-------- Data segment --------
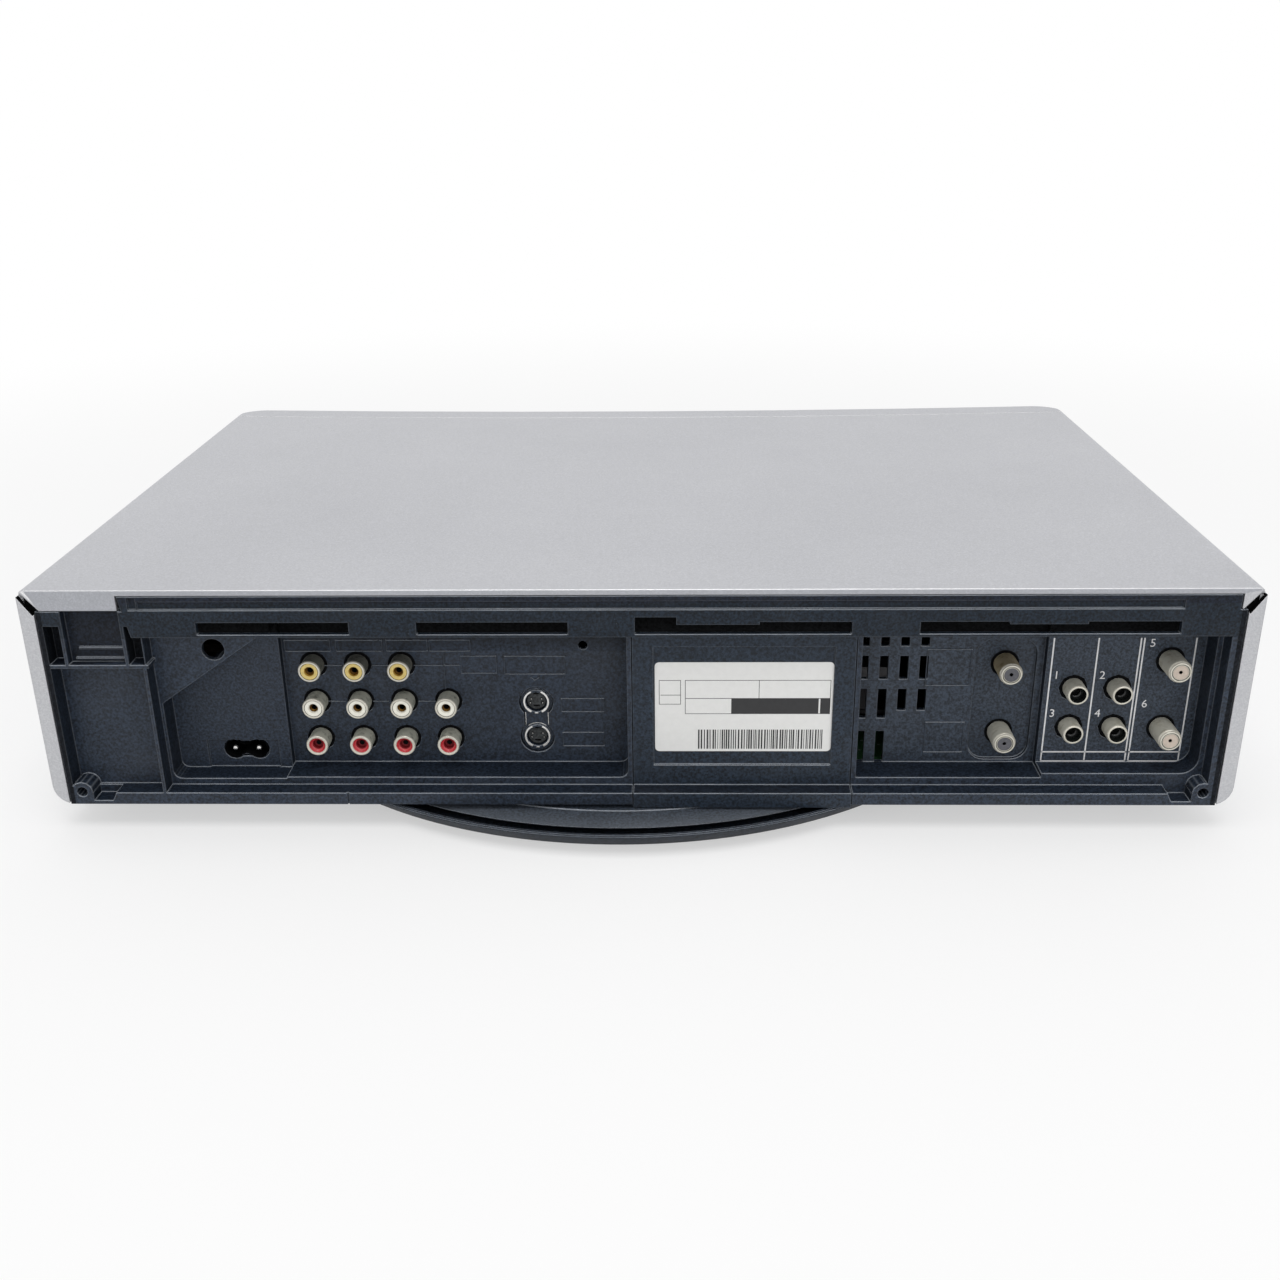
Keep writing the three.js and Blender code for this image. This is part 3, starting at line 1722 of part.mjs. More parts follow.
// Arm about its pivot, with the pin that carries the roller.
function pinchArm() {
  const low = deckTop + pinch.lift;
  const top = low + pinch.arm;
  const [x, y] = pinchTip;
  const geometry = new THREE.ExtrudeGeometry(
    evenly(-pinch.boss, pinch.length + pinch.boss, -pinch.boss, pinch.boss, pinch.boss),
    { depth: pinch.arm, bevelEnabled: false, curveSegments: 3 },
  );
  geometry.rotateZ(pinchAngle);
  geometry.translate(0, 0, low);
  const pin = zRod(pinch.pin, x, y, low, top + pinch.rollerHeight + seat + fit, 8);
  return cut(join(solid(geometry), pin), zRod(pinch.pin + fit, 0, 0, 0, bodyHeight, 8));
}

function pinchRoller() {
  const low = deckTop + pinch.lift + pinch.arm + fit;
  const bore = pinch.pin + fit;
  return turned(
    [
      [bore, low],
      [pinch.roller, low],
      [pinch.roller, low + pinch.rollerHeight],
      [bore, low + pinch.rollerHeight],
      [bore, low],
    ],
    0,
    0,
    14,
  );
}

// Guide post about its own axis: it rides in a slot of the deck between a base and a plate below.
function guidePost() {
  const low = deckTop + fit;
  const plateTop = deckUnder - fit;
  const top = deckTop + guide.postHeight;
  return turned(
    [
      [0, plateTop - guide.plate],
      [guide.base, plateTop - guide.plate],
      [guide.base, plateTop],
      [guide.neck, plateTop],
      [guide.neck, low],
      [guide.base, low],
      [guide.base, low + guide.baseHeight],
      [guide.post, low + guide.baseHeight],
      [guide.post, top - guide.flangeHeight],
      [guide.flange, top - guide.flangeHeight],
      [guide.flange, top],
      [0, top],
    ],
    0,
    0,
    10,
  );
}

function tensionArm() {
  const low = deckTop + tension.lift;
  const length = Math.hypot(tension.reachX, tension.reachY);
  const geometry = new THREE.ExtrudeGeometry(
    evenly(-tension.boss, length + tension.post, -tension.post, tension.post, tension.post),
    { depth: tension.arm, bevelEnabled: false, curveSegments: 2 },
  );
  geometry.rotateZ(Math.atan2(tension.reachY, tension.reachX));
  geometry.translate(0, 0, low);
  const hub = zRod(tension.boss, 0, 0, low, low + tension.arm, 10);
  const post = zRod(tension.post, tension.reachX, tension.reachY, low, low + tension.postHeight, 8);
  return cut(join(solid(geometry), hub, post), zRod(pinch.pin + fit, 0, 0, 0, bodyHeight, 8));
}

function tapeHead(one) {
  const low = deckTop;
  const face = low + one.lift;
  const stand = box(
    one.x - one.width / 2,
    one.x + one.width / 2,
    one.y - one.depth / 2,
    one.y,
    low,
    face + one.height,
  );
  const nose = evenly(
    one.x - one.width / 2,
    one.x + one.width / 2,
    one.y - one.depth / 2,
    one.y + one.depth / 2,
    one.depth / 3,
  );
  return join(stand, zPrism(nose, face, face + one.height, 3));
}

function loadingMotor() {
  const z = deckTop + motor.cradle + motor.radius;
  const left = motor.x - motor.length / 2;
  const right = motor.x + motor.length / 2;
  const can = xRod(motor.radius, motor.y, z, left, right, 14);
  const shaft = xRod(motor.shaft, motor.y, z, right - seat, right + motor.shaftLength, 8);
  const cradle = box(
    motor.x - motor.length / 4,
    motor.x + motor.length / 4,
    motor.y - motor.radius,
    motor.y + motor.radius,
    deckTop,
    z,
  );
  return join(can, shaft, cradle);
}

function toothedWheel() {
  const outline = [];
  for (let i = 0; i < camGear.teeth; i += 1) {
    const step = (2 * Math.PI) / camGear.teeth;
    const root = camGear.radius - camGear.tooth;
    [
      [root, 0],
      [root, 1 / 4],
      [camGear.radius, 3 / 8],
      [camGear.radius, 3 / 4],
    ].forEach(([radius, turn]) => {
      const angle = (i + turn) * step;
      outline.push([radius * Math.cos(angle), radius * Math.sin(angle)]);
    });
  }
  const low = deckTop + camGear.lift;
  const top = low + camGear.height;
  const hub = zRod(camGear.hub, 0, 0, low, top + camGear.hubHeight, 10);
  const bore = zRod(camGear.shaft + fit, 0, 0, 0, top + seat, 8);
  return cut(join(zPrism(polygon(outline), low, top), hub), bore);
}

// Swivel base, about its own axis

function baseRing() {
  const low = ring.bottom;
  const floor = low + ring.floor;
  const top = baseHeight - ring.lipDrop;
  const outer = ringRadius + ring.flare;
  const foot = ringRadius - ring.footInset;
  const dish = turned(
    [
      [0, low],
      [foot, low],
      [outer, top - ring.flare],
      [ringRadius, top],
      [ringRadius - ring.lip, top],
      [foot - ring.lip, floor],
      [ring.track + ring.trackWidth / 2, floor],
      [ring.track + ring.trackWidth / 2, floor + ring.trackHeight],
      [ring.track - ring.trackWidth / 2, floor + ring.trackHeight],
      [ring.track - ring.trackWidth / 2, floor],
      [ring.hub, floor],
      [ring.hub, baseHeight + fit],
      [0, baseHeight + fit],
    ],
    0,
    0,
    36,
  );
  const stop = zRod(ring.stopPin, 0, -ring.stopRadius, floor - seat, floor + ring.stopHeight, 12);
  return join(dish, stop);
}

function antiSlipRing() {
  const middle = ringRadius - ring.footInset - footRing.inset;
  const inner = middle - footRing.width / 2;
  const outer = middle + footRing.width / 2;
  const top = ring.bottom;
  return turned(
    [
      [inner, 0],
      [outer, 0],
      [outer, top],
      [inner, top],
      [inner, 0],
    ],
    0,
    0,
    36,
  );
}

function baseDisc() {
  const top = baseHeight;
  const under = top - disc.plate;
  const edge = top - disc.edgeDrop;
  const low = top - disc.skirtDrop;
  const step = discRadius - disc.stepInset;
  const glideIn = ring.track - ring.trackWidth / 2;
  const glideOut = ring.track + ring.trackWidth / 2;
  const hole = ring.hub + fit;
  const body = turned(
    [
      [hole, under],
      [glideIn, under],
      [glideIn, glideHeight],
      [glideOut, glideHeight],
      [glideOut, under],
      [discRadius - disc.skirtWall - disc.edgeDrop, under],
      [discRadius - disc.skirtWall - disc.edgeDrop, low],
      [discRadius - disc.edgeDrop, low],
      [discRadius, edge - disc.stepDrop],
      [discRadius - disc.stepDrop, edge],
      [step, top - disc.shoulderDrop - disc.stepDrop],
      [step, top - disc.shoulderDrop],
      [disc.shoulder, top - disc.shoulderDrop],
      [disc.shoulder, top],
      [hole, top],
      [hole, under],
    ],
    0,
    0,
    36,
  );
  const ribs = [-1, 1].map((side) => {
    const angle = THREE.MathUtils.degToRad(-90 + side * disc.ribAngle);
    const geometry = new THREE.BoxGeometry(ring.stopPin * 4, disc.ribWidth, under - glideHeight + seat);
    geometry.translate(ring.stopRadius, 0, (under + glideHeight + seat) / 2);
    geometry.rotateZ(angle);
    return solid(geometry);
  });
  return join(body, ...ribs);
}

function swivelRetainer() {
  const low = baseHeight + fit;
  return turned(
    [
      [0, low],
      [retainer.radius, low],
      [retainer.radius, low + retainer.thickness],
      [retainer.head, low + retainer.thickness],
      [retainer.head, low + retainer.thickness + retainer.headHeight],
      [0, low + retainer.thickness + retainer.headHeight],
    ],
    0,
    0,
    14,
  );
}

// Materials

function surface(color, roughness, metalness) {
  return new THREE.MeshStandardMaterial({ color, roughness, metalness, flatShading: true });
}

const silver = () => surface(0xbebfc3, 0.42, 0.55);
const black = () => surface(0x2f343c, 0.6, 0);
const darkBase = () => surface(0x464a52, 0.6, 0);
const nickel = () => surface(0xbdb7a6, 0.35, 0.9);
const steel = () => surface(0xa9acb0, 0.4, 0.9);
const aluminium = () => surface(0xc9ccd0, 0.3, 0.95);
const circuit = () => surface(0x2d5a34, 0.6, 0);
const plastic = () => surface(0xd9d6cc, 0.55, 0);
const rubber = () => surface(0x1b1b1d, 0.9, 0);
const smoked = () => surface(0x14161a, 0.15, 0);
const chromed = () => surface(0xd0d2d6, 0.15, 1);

function part(name, made, material) {
  const mesh = made.getMesh();
  const geometry = new THREE.BufferGeometry();
  geometry.setAttribute("position", new THREE.BufferAttribute(new Float32Array(mesh.vertProperties), 3));
  geometry.setIndex(new THREE.BufferAttribute(new Uint32Array(mesh.triVerts), 1));
  geometry.computeVertexNormals();
  const node = new THREE.Mesh(geometry, material);
  node.name = name;
  return node;
}

function placed(node, x, y, z = 0) {
  node.position.set(x, y, z);
  return node;
}

// Assembly

const turntable = new THREE.Group();
turntable.position.set(swivelOffset, 0, 0);
turntable.add(
  part("base_ring", baseRing(), darkBase()),
  part("anti_slip_ring", antiSlipRing(), rubber()),
  part("base_disc", baseDisc(), darkBase()),
  part("swivel_retainer", swivelRetainer(), steel()),
);

// The body's frame has its origin at the foot of the rear plane.
const body = new THREE.Group();
body.position.set(0, swivelToRear, baseHeight);
body.add(
  part("chassis_tray", chassisTray(), black()),
  part("top_cover", topCover(), silver()),
  part("front_panel", frontPanel(), silver()),
  part("cassette_flap", cassetteFlap(), silver()),
  part("front_door", frontDoor(), silver()),
  part("display_window", displayWindow(), smoked()),
  part("display_module", displayModule(), circuit()),
  part("front_board", frontBoardCard(), circuit()),
  part("front_jack_block", frontJackBlock(), black()),
  part("rear_housing", rearHousing(), black()),
  part("centre_plate", centrePlate(), black()),
  part("s_video_block", svideoBlock(), black()),
  part("mains_inlet", mainsInlet(), black()),
  part("main_board", mainBoard(), circuit()),
  part("power_board", powerBoard(), circuit()),
  part("power_transformer", powerTransformer(), steel()),
);
buttonPlaces.forEach((one) => body.add(part(one.name, pushButton(one.x, one.z, one.width), silver())));
jackColumnShares.forEach((columnShare, column) => {
  const made = jackColumn(
    columnShare * half,
    jackRows(column),
    rca.radius,
    rca.bore,
    rca.tip,
    rear.jackDepth,
  );
  body.add(part(`jack_column_${column + 1}`, made, nickel()));
});
decoderColumnShares.forEach((columnShare, column) => {
  const made = jackColumn(
    -columnShare * half,
    decoderRowShares,
    decoder.radius,
    decoder.bore,
    decoder.tip,
    rear.inletDepth,
  );
  body.add(part(`decoder_jack_column_${column + 1}`, made, nickel()));
});
aerialRowShares.forEach((rowShare, row) => {
  const x = -share("aerial");
  const z = rowShare * bodyHeight;
  const name = row === 0 ? "aerial_in_socket" : "aerial_out_socket";
  body.add(part(name, fSocket(x, z, fConnector.aerialTip, tunerFace), nickel()));
});
satelliteRowShares.forEach((rowShare, row) => {
  const x = -share("satellite");
  const z = rowShare * bodyHeight;
  const name = row === 0 ? "satellite_in_socket" : "satellite_out_socket";
  body.add(part(name, fSocket(x, z, fConnector.satTip, satelliteFace), nickel()));
});
body.add(
  part(
    "tuner_can",
    tunerCan(-share("aerial"), tuner.width, tuner.low, tuner.high, tuner.depth, tunerFace),
    steel(),
  ),
  part(
    "satellite_tuner_can",
    tunerCan(
      -share("satellite"),
      satTuner.width,
      satTuner.low,
      satTuner.high,
      satTuner.depth,
      satelliteFace,
    ),
    steel(),
  ),
);

// The mechanism's frame has its origin under the middle of the deck.
const mechanism = new THREE.Group();
mechanism.position.set(0, -swivelToRear, 0);
const drumFrame = new THREE.Group();
drumFrame.position.set(0, drum.y, drumMeetZ);
drumFrame.rotation.x = THREE.MathUtils.degToRad(drum.tilt);
drumFrame.add(part("upper_drum", upperDrum(), aluminium()));
mechanism.add(
  part("mechanism_deck", mechanismDeck(), steel()),
  part("left_holder_bracket", holderBracket(-1), steel()),
  part("right_holder_bracket", holderBracket(1), steel()),
  part("holder_carriage", holderCarriage(), steel()),
  part("cassette_holder", cassetteHolder(), steel()),
  part("lower_drum", lowerDrum(), aluminium()),
  drumFrame,
  placed(part("supply_reel_table", reelTable(), plastic()), -reel.spacing / 2, reel.y),
  placed(part("take_up_reel_table", reelTable(), plastic()), reel.spacing / 2, reel.y),
  placed(part("capstan_flywheel", capstanFlywheel(), chromed()), capstan.x, capstan.y),
  placed(part("pinch_arm", pinchArm(), steel()), pinch.x, pinch.y),
  placed(part("pinch_roller", pinchRoller(), rubber()), pinch.x + pinchTip[0], pinch.y + pinchTip[1]),
  placed(part("supply_guide_post", guidePost(), chromed()), -guide.startX, guide.startY),
  placed(part("take_up_guide_post", guidePost(), chromed()), guide.startX, guide.startY),
  placed(part("tension_arm", tensionArm(), steel()), tension.x, tension.y),
  part("control_head", tapeHead(controlHead), steel()),
  part("erase_head", tapeHead(eraseHead), steel()),
  part("loading_motor", loadingMotor(), steel()),
  placed(part("cam_gear", toothedWheel(), plastic()), camGear.x, camGear.y),
);
body.add(mechanism);

const recorder = new THREE.Group();
recorder.add(turntable, body);

export default recorder;
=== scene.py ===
# Looks of the video recorder: materials, connector detail, printed panel, camera and light.
# Row frame, metres. Lengths are written in millimetres and turned into metres by MM.
import math

import bmesh
import bpy
import numpy as np
from mathutils import Matrix, Vector
from mathutils.bvhtree import BVHTree


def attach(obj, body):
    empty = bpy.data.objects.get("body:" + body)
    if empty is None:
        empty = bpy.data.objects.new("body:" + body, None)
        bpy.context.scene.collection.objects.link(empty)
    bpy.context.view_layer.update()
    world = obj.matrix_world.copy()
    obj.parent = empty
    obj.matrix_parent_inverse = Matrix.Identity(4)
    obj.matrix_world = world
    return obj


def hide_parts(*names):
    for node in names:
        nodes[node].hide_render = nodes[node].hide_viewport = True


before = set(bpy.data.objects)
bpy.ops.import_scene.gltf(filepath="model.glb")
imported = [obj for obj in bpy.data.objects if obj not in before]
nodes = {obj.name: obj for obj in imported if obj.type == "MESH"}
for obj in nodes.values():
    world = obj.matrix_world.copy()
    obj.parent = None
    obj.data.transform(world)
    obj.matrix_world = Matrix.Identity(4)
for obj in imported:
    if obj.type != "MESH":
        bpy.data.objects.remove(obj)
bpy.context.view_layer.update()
MM = 0.001
REAR_Y = 145.0
BODY_Z = 10.0
SWIVEL = (7.0, 0.0, 0.0)
UPWARD = (0, 0, 1)
IMAGE_WIDTH = 1280.0
SENSOR_WIDTH = 36.0


def new_object(name, data):
    made = bpy.data.objects.new(name, data)
    bpy.context.scene.collection.objects.link(made)
    return made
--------
Set down only these lines, exactly: the line containing "nodes[node].hide_render = nodes[node].hide_viewport" and each line after it, through the end of the listing.

        nodes[node].hide_render = nodes[node].hide_viewport = True


before = set(bpy.data.objects)
bpy.ops.import_scene.gltf(filepath="model.glb")
imported = [obj for obj in bpy.data.objects if obj not in before]
nodes = {obj.name: obj for obj in imported if obj.type == "MESH"}
for obj in nodes.values():
    world = obj.matrix_world.copy()
    obj.parent = None
    obj.data.transform(world)
    obj.matrix_world = Matrix.Identity(4)
for obj in imported:
    if obj.type != "MESH":
        bpy.data.objects.remove(obj)
bpy.context.view_layer.update()
MM = 0.001
REAR_Y = 145.0
BODY_Z = 10.0
SWIVEL = (7.0, 0.0, 0.0)
UPWARD = (0, 0, 1)
IMAGE_WIDTH = 1280.0
SENSOR_WIDTH = 36.0


def new_object(name, data):
    made = bpy.data.objects.new(name, data)
    bpy.context.scene.collection.objects.link(made)
    return made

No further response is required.